[Start of MATERIAL SHOWN]
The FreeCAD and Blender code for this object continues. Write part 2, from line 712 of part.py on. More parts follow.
[End of MATERIAL SHOWN]
[Start of MATERIAL SHOWN]
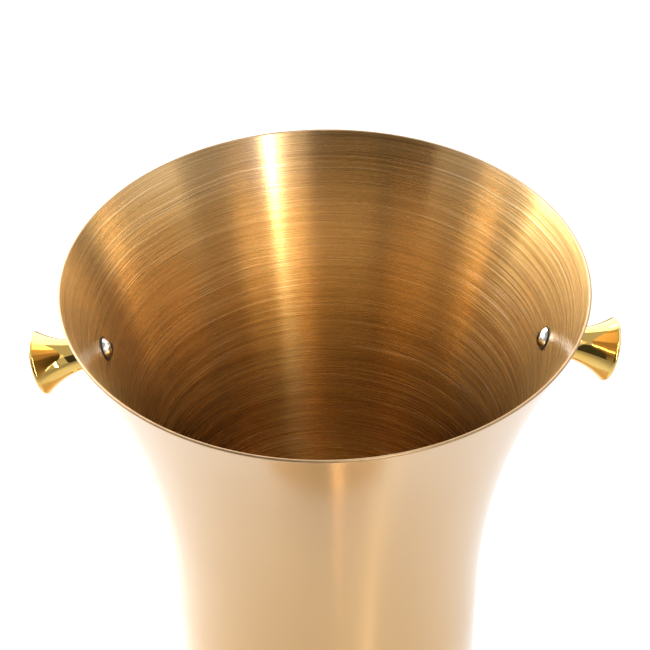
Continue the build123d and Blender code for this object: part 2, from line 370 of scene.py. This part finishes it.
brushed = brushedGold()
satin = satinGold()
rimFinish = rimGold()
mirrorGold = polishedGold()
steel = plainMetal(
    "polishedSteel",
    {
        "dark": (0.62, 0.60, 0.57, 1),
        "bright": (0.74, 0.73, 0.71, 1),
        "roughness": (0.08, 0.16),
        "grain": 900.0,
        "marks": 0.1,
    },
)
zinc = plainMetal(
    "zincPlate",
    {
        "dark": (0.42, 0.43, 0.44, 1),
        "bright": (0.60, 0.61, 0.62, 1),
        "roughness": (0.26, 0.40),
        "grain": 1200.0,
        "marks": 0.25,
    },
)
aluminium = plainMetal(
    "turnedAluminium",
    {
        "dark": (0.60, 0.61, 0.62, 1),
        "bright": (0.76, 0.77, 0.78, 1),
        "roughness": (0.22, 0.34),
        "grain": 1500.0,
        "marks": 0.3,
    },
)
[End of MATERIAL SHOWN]
**INSTRUCTIONS FOR THE TASK**: Among the lines of the records above, count those holding the string "this", and report only the number.

**RESPONSE TO THE EXERCISE**: 2